The writer lives in suburban Liverpool and sometimes sits on a wooden seat outside the bank in Penny Lane where it is said that Paul McCartney drafted the words to the famous song.

The fire station with its clean machines is long gone but the house where Paul and his mates wrote many of their earliest songs may be

visited by booking through The National Trust, Britain’s leading

conservation charity.

The former McCartney home, at Forthlin Road must be reached by minibus from Speke Hall, another National Trust property which is quite a contrast with the terraced house in which young Paul lived.

Speke Hall was built in 1490 and is one of the finest, black and white, half timbered buildings in Britain.

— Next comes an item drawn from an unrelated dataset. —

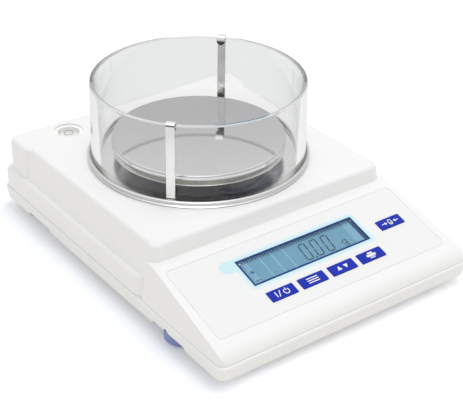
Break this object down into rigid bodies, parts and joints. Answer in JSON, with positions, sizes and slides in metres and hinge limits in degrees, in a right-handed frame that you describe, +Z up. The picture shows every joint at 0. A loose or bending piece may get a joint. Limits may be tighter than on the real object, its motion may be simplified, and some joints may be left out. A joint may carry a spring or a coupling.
{
  "type": "laboratory scale",
  "caption": "Electronic laboratory scale with a round polished pan inside a glass draft shield, a sloping display panel with blue keys, a bubble level and levelling feet.",
  "frame": {"origin": "on the table, under the middle of the case", "axes": "+X to the right and +Y to the back, seen from the display side; +Z up"},
  "size_m": [0.195, 0.26, 0.1105],
  "materials": {
    "case_white": "fine satin moulding",
    "film_white": "printed film",
    "print_navy": "printed line",
    "window_clear": "clear",
    "key_blue": "satin",
    "switch_black": "matt",
    "lcd_glass": "polarised cell",
    "lcd_ink": "dark",
    "holder_white": "matt",
    "light_panel": "diffusing",
    "board_green": "solder mask",
    "part_black": "moulded",
    "screw_steel": "zinc plated",
    "ribbon_grey": "ribbed",
    "tin_plate": "tinned",
    "jack_black": "moulded",
    "port_metal": "plated",
    "port_grey": "satin",
    "plate_steel": "powder coat",
    "cell_aluminium": "machined",
    "gauge_white": "coating",
    "bolt_black": "black oxide",
    "carrier_steel": "ground",
    "wire_red": "insulation",
    "pan_steel": "polished stainless",
    "soft_black": "matt",
    "tray_steel": "polished stainless",
    "shield_clear": "clear",
    "clip_steel": "satin stainless",
    "level_white": "satin",
    "level_clear": "clear",
    "level_fluid": "liquid",
    "wheel_blue": "satin",
    "stem_steel": "rolled thread",
    "foot_rubber": "matt",
    "insert_brass": "turned"
  },
  "bodies": {
    "case": {"lower_case": "case_white", "upper_cover": "case_white", "keypad_film": "film_white", "display_frame": "print_navy", "display_window": "window_clear", "key_switches": "switch_black", "lcd_cell": "lcd_glass", "lcd_segments": "lcd_ink", "lcd_holder": "holder_white", "backlight": "light_panel", "display_board": "board_green", "display_board_screws": "screw_steel", "ribbon_cable": "ribbon_grey", "main_board": "board_green", "board_components": "part_black", "shield_can": "tin_plate", "main_board_screws": "screw_steel", "power_jack": "jack_black", "data_port": "port_metal", "port_plate": "port_grey", "port_plate_screws": "screw_steel", "base_plate": "plate_steel", "base_plate_screws": "screw_steel", "load_cell": "cell_aluminium", "strain_gauges": "gauge_white", "cell_spacer_lower": "cell_aluminium", "cell_screws_lower": "bolt_black", "overload_stop": "screw_steel", "overload_nut": "screw_steel", "cell_wires": "wire_red", "shield_tray": "tray_steel", "level_cup": "level_white", "level_vial": "level_clear", "level_liquid": "level_fluid", "foot_inserts": "insert_brass", "rear_feet": "soft_black", "case_screws": "screw_steel"},
    "carrier": {"cell_spacer_upper": "cell_aluminium", "cell_screws_upper": "bolt_black", "carrier_bracket": "carrier_steel", "carrier_post": "carrier_steel", "carrier_post_screw": "bolt_black"},
    "pan": {"weighing_pan": "pan_steel", "pan_hub": "cell_aluminium", "hub_ring": "soft_black"},
    "shield": {"shield_glass": "shield_clear", "clip_front": "clip_steel", "clip_rear": "clip_steel"},
    "power_key": {"key_power": "key_blue"},
    "menu_key": {"key_menu": "key_blue"},
    "select_key": {"key_select": "key_blue"},
    "print_key": {"key_print": "key_blue"},
    "tare_key": {"key_tare": "key_blue"},
    "foot_left": {"foot_pad_left": "foot_rubber"},
    "wheel_left": {"thumbwheel_left": "wheel_blue", "foot_stem_left": "stem_steel"},
    "foot_right": {"foot_pad_right": "foot_rubber"},
    "wheel_right": {"thumbwheel_right": "wheel_blue", "foot_stem_right": "stem_steel"}
  },
  "joints": [
    {"name": "pan_load", "type": "slide", "parent": "case", "child": "carrier", "axis": [0, 0, -1], "range_m": [0, 0.0003], "stiffness_N_per_m": 20000, "springref_m": -0.0005, "deforming": ["load_cell"]},
    {"name": "pan_lift", "type": "slide", "parent": "carrier", "child": "pan", "axis": [0, 0, 1], "range_m": [0, 0.06]},
    {"name": "shield_lift", "type": "slide", "parent": "case", "child": "shield", "axis": [0, 0, 1], "range_m": [0, 0.06]},
    {"name": "power_press", "type": "slide", "parent": "case", "child": "power_key", "axis": [0, 0.2639, -0.9646], "range_m": [0, 0.0003], "stiffness_N_per_m": 1200, "springref_m": -0.0006},
    {"name": "menu_press", "type": "slide", "parent": "case", "child": "menu_key", "axis": [0, 0.2639, -0.9646], "range_m": [0, 0.0003], "stiffness_N_per_m": 1200, "springref_m": -0.0006},
    {"name": "select_press", "type": "slide", "parent": "case", "child": "select_key", "axis": [0, 0.2639, -0.9646], "range_m": [0, 0.0003], "stiffness_N_per_m": 1200, "springref_m": -0.0006},
    {"name": "print_press", "type": "slide", "parent": "case", "child": "print_key", "axis": [0, 0.2639, -0.9646], "range_m": [0, 0.0003], "stiffness_N_per_m": 1200, "springref_m": -0.0006},
    {"name": "tare_press", "type": "slide", "parent": "case", "child": "tare_key", "axis": [0, 0.2639, -0.9646], "range_m": [0, 0.0003], "stiffness_N_per_m": 1200, "springref_m": -0.0006},
    {"name": "foot_left_travel", "type": "slide", "parent": "case", "child": "foot_left", "axis": [0, 0, -1], "range_m": [-0.0012, 0.004]},
    {"name": "wheel_left_turn", "type": "hinge", "parent": "foot_left", "child": "wheel_left", "pos_m": [-0.085, -0.0735, 0.005], "axis": [0, 0, -1], "range_deg": [-541, 1801]},
    {"name": "foot_right_travel", "type": "slide", "parent": "case", "child": "foot_right", "axis": [0, 0, -1], "range_m": [-0.0012, 0.004]},
    {"name": "wheel_right_turn", "type": "hinge", "parent": "foot_right", "child": "wheel_right", "pos_m": [0.085, -0.0735, 0.005], "axis": [0, 0, -1], "range_deg": [-541, 1801]}
  ],
  "couplings": [
    {"joint": "wheel_left_turn", "follows": "foot_left_travel", "rad_per_m": 7854},
    {"joint": "wheel_right_turn", "follows": "foot_right_travel", "rad_per_m": 7854}
  ]
}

To do justice to Speke Hall and Forthlin Road you will need a full day.

To see the sights of Liverpool will need a minimum of two more days so you will need to stay for three nights at the Liverpool Youth Hostel.

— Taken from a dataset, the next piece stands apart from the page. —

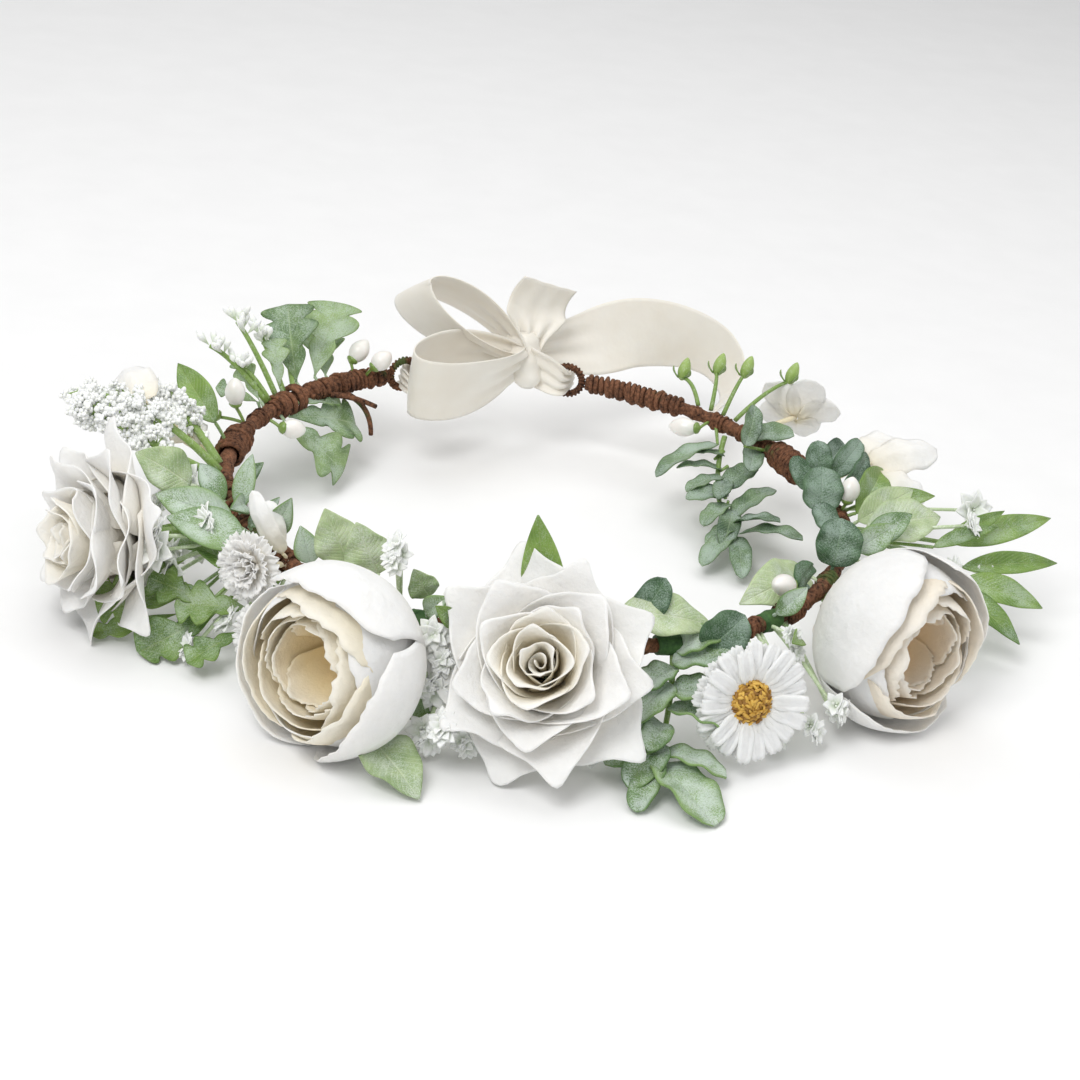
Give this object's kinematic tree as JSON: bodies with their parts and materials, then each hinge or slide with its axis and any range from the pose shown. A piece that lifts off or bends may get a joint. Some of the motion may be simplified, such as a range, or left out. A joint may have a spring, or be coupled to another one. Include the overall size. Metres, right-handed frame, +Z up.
{
  "type": "flower crown",
  "caption": "Open wire hair crown bound in twine, with cloth flowers, frosted greenery, berries and a ribbon bow at the back.",
  "frame": {"origin": "centre of the hoop, in the plane of its core wire", "axes": "+Z up out of the head opening, +Y towards the gap with the ribbon bow, +X to the right seen from the front"},
  "size_m": [0.2956, 0.2389, 0.0598],
  "materials": {
    "wire": "bare wire core",
    "brown_twine": "fibrous paper twine",
    "green_tape": "waxed florist tape",
    "white_petal": "pressed satin cloth",
    "green_stem": "moulded stems",
    "frosted_leaf": "frosted with white flock",
    "green_leaf": "printed cloth leaf",
    "white_foam": "small moulded florets and foam beads",
    "pollen": "golden brown grains",
    "berry": "pearly white",
    "ivory_ribbon": "ivory satin"
  },
  "bodies": {
    "crown_front": {"brown_bindings": "brown_twine", "daisy_centre": "pollen", "daisy_petals": "white_petal", "daisy_stem": "green_stem", "foam_beads": "white_foam", "foam_stems": "green_stem", "fringed_petals": "white_petal", "front_berries": "berry", "front_fillers": "white_foam", "front_rose_calyx": "green_stem", "front_rose_inner_petals": "white_petal", "front_rose_middle_petals": "white_petal", "front_rose_outer_petals": "white_petal", "front_twine": "brown_twine", "front_wire": "wire", "frosted_leaves": "frosted_leaf", "frosted_sprig_leaves": "frosted_leaf", "frosted_sprig_stem": "green_stem", "green_blades": "green_leaf", "green_tape": "green_tape", "ivy_leaves": "green_leaf", "left_flex_binding": "brown_twine", "left_peony_calyx": "green_stem", "left_peony_inner_petals": "white_petal", "left_peony_outer_petals": "white_petal", "magnolia_petals": "white_petal", "right_flex_binding": "brown_twine", "right_peony_calyx": "green_stem", "right_peony_inner_petals": "white_petal", "right_peony_outer_petals": "white_petal", "round_leaves": "frosted_leaf", "side_rose_calyx": "green_stem", "side_rose_inner_petals": "white_petal", "side_rose_middle_petals": "white_petal", "side_rose_outer_petals": "white_petal", "smooth_leaves": "green_leaf", "star_flowers": "white_foam"},
    "left_arm": {"left_arm_wire": "wire", "left_arm_twine": "brown_twine", "left_eyelet": "brown_twine", "lobed_leaves": "green_leaf", "left_arm_berries": "berry", "filler_stems": "green_stem", "filler_florets": "white_foam", "arm_twigs": "brown_twine", "left_strand": "ivory_ribbon"},
    "right_arm": {"right_arm_wire": "wire", "right_arm_twine": "brown_twine", "right_eyelet": "brown_twine", "hanging_sprig_stem": "green_stem", "hanging_sprig_leaves": "frosted_leaf", "blossom_petals": "white_petal", "right_arm_buds": "green_stem", "right_arm_berry": "berry", "right_strand": "ivory_ribbon"},
    "bow": {"bow_knot": "ivory_ribbon", "bow_loop_low": "ivory_ribbon", "bow_loop_high": "ivory_ribbon", "bow_tail_short": "ivory_ribbon", "bow_tail_long": "ivory_ribbon"}
  },
  "joints": [
    {"name": "left_arm_flex", "type": "hinge", "parent": "crown_front", "child": "left_arm", "pos_m": [-0.08369, 0.02719, 0], "axis": [0, 0, 1], "range_deg": [-2, 6], "stiffness_Nm_per_rad": 0.15},
    {"name": "right_arm_flex", "type": "hinge", "parent": "crown_front", "child": "right_arm", "pos_m": [0.08369, 0.02719, 0], "axis": [0, 0, -1], "range_deg": [-2, 6], "stiffness_Nm_per_rad": 0.15},
    {"name": "bow_swing", "type": "hinge", "parent": "crown_front", "child": "bow", "pos_m": [0.012, 0.087, 0.006], "axis": [-1, 0, 0], "range_deg": [0, 20]}
  ]
}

Phone 0171 248 6547 or FAX 0171 236 7681 (UK Central bookings).

A bunk there will cost you £11.75 = US$19.00 = Cdn or Aus

$30.00 per night and you must be a YHA member or carry a Hostelling International Card.

If you are chronologically no longer a youth, don’t worry. Many hostellers in Britain are, like me, youths of the 1950s and 1960s.

Public transport around Liverpool is excellent. To get to Speke hall take a number 25 bus from the City Centre.

Liverpool is 200 miles, 300km, North West of London. Get there by train from London Euston, but buy your ticket at least 7 days in advance. It will then cost you £20 return.

Chester is 30 miles South East of Liverpool. Get there by train or bus.

Liverpool is 30 miles (50KM) west of Manchester which is served by Canada 3000 out of Hogtown (Sorry, I mean Toronto). Various US Airlines fly directly to Manchester. From Amsterdam, KLM UK flies directly to Liverpool, Speke Airport.

There is some juxtaposition between Speke Hall, built 1490, and the old Liverpool Airport, purpose built in the 1930’s and the new Liverpool Airport built recently. The Old Hall is surrounded by runways but you can not see them from the house or the gardens.